Only the lines from the one containing "fold_cylinder()" through the one containing "obj.parent = empty" are to be copied, exactly and with both ends kept.
* START Material *
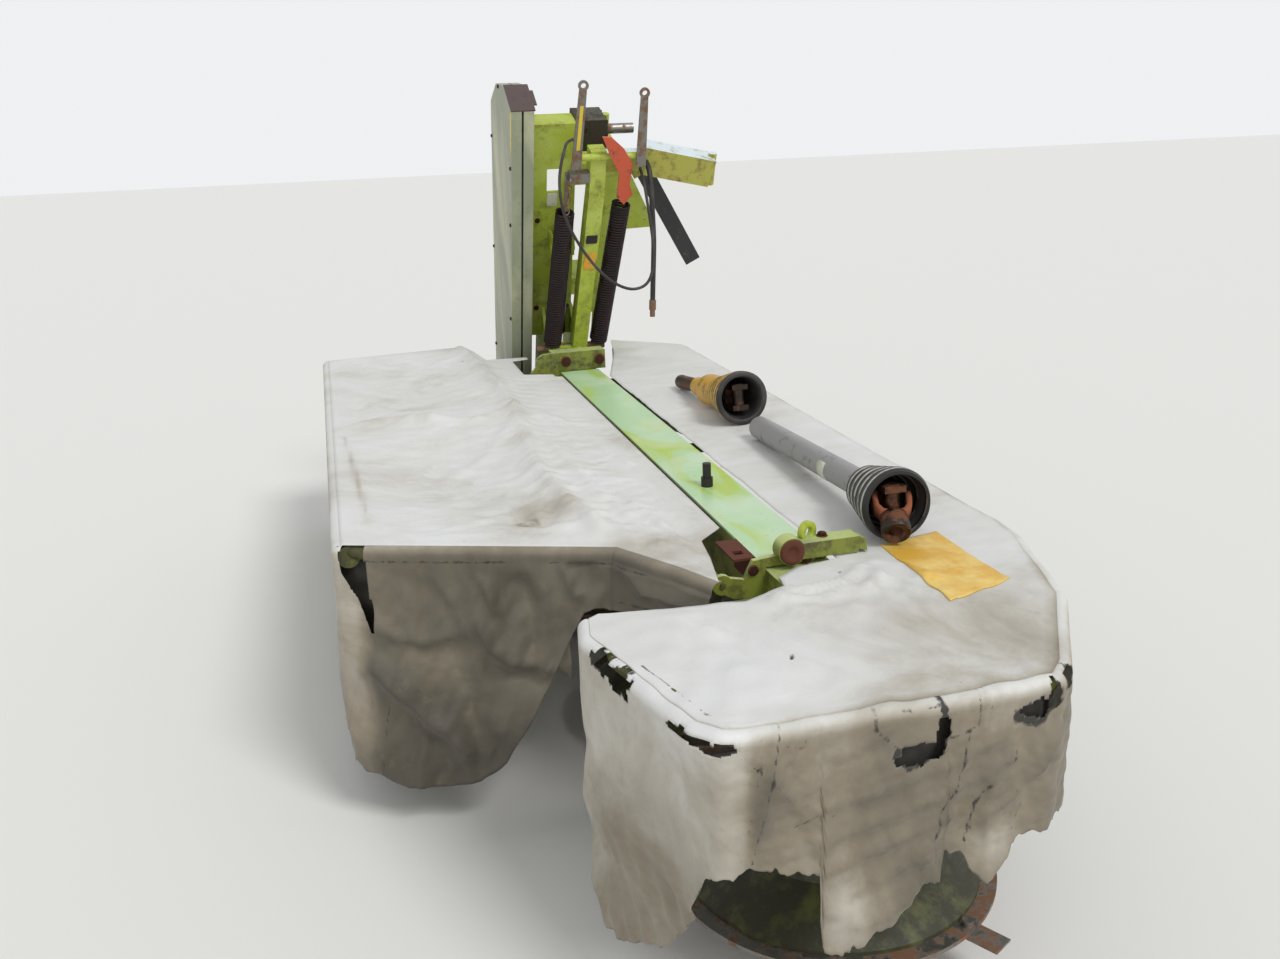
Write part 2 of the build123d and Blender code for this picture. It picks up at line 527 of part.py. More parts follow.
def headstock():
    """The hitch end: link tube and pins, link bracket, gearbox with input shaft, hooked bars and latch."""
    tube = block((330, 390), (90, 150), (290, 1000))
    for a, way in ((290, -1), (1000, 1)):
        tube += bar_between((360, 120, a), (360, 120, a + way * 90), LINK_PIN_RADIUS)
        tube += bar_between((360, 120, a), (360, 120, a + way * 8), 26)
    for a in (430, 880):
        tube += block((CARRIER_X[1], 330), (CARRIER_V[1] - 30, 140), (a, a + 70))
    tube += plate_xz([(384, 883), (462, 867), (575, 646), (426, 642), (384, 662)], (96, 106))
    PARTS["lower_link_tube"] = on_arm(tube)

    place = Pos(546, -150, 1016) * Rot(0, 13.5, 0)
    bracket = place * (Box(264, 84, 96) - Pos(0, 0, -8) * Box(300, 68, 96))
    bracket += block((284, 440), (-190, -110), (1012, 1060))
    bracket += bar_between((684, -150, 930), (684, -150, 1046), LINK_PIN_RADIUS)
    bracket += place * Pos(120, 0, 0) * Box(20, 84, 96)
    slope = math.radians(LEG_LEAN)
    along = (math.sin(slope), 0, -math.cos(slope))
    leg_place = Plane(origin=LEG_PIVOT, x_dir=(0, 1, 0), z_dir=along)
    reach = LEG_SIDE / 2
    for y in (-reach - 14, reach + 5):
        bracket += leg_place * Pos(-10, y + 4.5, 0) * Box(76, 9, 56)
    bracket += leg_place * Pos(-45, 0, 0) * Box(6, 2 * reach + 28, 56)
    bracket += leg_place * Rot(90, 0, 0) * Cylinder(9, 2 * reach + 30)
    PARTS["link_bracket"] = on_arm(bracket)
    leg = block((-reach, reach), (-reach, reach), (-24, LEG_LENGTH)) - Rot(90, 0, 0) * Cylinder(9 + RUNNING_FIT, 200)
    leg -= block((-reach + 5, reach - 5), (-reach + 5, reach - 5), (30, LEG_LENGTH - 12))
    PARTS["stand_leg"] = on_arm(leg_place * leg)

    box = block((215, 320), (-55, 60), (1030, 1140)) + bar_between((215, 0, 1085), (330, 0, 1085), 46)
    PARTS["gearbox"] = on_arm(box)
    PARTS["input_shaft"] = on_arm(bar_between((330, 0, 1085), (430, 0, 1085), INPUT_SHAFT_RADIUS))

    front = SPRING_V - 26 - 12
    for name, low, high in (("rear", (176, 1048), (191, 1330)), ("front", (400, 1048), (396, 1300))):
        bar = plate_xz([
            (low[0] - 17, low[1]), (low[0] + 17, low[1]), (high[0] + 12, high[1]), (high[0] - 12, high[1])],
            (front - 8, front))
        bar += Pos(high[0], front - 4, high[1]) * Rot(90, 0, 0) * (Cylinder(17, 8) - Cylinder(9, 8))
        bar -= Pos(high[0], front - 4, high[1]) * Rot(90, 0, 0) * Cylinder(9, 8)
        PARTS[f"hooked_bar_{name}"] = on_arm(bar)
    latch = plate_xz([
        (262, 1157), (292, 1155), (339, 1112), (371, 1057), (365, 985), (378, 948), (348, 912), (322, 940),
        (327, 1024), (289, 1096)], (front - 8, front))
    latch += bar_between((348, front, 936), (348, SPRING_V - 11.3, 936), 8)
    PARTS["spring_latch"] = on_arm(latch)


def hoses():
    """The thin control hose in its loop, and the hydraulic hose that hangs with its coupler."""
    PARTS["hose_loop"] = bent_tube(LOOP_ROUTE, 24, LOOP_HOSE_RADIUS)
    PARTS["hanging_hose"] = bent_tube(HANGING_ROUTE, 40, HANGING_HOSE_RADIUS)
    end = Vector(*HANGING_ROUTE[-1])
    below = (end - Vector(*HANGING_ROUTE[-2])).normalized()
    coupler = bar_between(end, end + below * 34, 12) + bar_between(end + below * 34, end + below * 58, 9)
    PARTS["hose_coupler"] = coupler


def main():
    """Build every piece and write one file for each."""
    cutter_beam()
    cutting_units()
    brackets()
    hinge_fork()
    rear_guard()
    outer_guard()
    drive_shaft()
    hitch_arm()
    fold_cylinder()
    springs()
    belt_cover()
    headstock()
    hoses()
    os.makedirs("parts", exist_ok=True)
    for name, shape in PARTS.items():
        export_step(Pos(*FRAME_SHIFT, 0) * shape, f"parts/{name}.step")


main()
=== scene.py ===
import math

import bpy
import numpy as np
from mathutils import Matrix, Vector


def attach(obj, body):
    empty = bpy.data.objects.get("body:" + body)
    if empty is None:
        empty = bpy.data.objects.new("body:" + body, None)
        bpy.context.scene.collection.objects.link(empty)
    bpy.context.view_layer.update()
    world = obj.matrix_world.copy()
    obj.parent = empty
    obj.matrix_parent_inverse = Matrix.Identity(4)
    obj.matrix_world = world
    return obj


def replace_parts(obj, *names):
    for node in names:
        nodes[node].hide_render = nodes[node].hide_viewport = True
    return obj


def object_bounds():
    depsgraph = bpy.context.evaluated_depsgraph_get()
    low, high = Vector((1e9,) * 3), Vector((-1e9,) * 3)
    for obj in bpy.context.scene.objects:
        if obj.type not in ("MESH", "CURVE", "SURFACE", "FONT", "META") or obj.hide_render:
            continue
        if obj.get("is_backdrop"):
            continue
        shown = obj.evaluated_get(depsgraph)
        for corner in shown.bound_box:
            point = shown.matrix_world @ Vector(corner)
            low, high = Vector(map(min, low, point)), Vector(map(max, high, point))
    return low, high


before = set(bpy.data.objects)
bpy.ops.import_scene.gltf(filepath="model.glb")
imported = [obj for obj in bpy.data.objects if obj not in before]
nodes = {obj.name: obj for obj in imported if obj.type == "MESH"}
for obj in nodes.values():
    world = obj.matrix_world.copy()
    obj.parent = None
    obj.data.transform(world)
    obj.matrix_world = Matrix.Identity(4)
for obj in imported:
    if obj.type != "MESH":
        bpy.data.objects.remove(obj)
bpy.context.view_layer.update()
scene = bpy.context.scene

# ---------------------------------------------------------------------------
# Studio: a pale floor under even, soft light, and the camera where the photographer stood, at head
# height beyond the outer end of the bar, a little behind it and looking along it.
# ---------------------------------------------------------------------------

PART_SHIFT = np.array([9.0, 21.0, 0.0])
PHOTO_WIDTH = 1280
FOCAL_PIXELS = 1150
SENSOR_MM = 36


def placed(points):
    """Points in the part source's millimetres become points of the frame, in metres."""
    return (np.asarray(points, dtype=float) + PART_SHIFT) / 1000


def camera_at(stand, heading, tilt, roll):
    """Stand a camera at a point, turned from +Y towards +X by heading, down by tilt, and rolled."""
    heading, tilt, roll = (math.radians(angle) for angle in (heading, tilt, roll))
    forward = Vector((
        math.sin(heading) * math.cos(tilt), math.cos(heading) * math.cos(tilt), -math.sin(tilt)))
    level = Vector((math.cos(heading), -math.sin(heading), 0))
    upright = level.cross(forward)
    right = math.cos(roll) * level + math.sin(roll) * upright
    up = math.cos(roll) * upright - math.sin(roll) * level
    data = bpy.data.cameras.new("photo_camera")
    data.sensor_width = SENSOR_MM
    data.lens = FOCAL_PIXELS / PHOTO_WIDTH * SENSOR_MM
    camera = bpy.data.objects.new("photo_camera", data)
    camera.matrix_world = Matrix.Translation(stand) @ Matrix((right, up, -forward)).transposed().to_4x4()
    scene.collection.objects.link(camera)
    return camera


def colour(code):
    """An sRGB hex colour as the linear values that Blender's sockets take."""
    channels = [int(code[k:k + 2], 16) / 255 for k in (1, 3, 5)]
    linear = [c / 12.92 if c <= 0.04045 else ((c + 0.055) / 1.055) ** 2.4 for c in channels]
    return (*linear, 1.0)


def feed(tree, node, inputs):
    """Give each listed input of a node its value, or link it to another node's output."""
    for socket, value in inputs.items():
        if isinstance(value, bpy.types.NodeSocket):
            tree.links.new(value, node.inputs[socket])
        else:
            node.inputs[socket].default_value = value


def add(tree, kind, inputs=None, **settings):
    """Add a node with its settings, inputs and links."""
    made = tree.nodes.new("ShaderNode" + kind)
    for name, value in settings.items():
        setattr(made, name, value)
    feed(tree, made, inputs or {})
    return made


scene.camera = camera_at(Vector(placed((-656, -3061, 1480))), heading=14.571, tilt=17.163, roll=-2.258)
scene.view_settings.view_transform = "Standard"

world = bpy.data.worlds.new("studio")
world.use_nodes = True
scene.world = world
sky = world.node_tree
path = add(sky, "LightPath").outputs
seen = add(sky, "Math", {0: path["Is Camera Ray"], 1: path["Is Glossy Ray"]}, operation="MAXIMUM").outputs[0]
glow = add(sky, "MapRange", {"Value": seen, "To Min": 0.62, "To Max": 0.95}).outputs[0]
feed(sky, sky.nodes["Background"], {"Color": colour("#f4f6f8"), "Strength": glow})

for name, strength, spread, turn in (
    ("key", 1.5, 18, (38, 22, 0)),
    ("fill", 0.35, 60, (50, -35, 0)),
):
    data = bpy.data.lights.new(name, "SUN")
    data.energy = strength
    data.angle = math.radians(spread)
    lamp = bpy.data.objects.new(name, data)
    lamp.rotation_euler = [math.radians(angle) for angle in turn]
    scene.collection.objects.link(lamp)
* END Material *
The reply>
    fold_cylinder()
    springs()
    belt_cover()
    headstock()
    hoses()
    os.makedirs("parts", exist_ok=True)
    for name, shape in PARTS.items():
        export_step(Pos(*FRAME_SHIFT, 0) * shape, f"parts/{name}.step")


main()
=== scene.py ===
import math

import bpy
import numpy as np
from mathutils import Matrix, Vector


def attach(obj, body):
    empty = bpy.data.objects.get("body:" + body)
    if empty is None:
        empty = bpy.data.objects.new("body:" + body, None)
        bpy.context.scene.collection.objects.link(empty)
    bpy.context.view_layer.update()
    world = obj.matrix_world.copy()
    obj.parent = empty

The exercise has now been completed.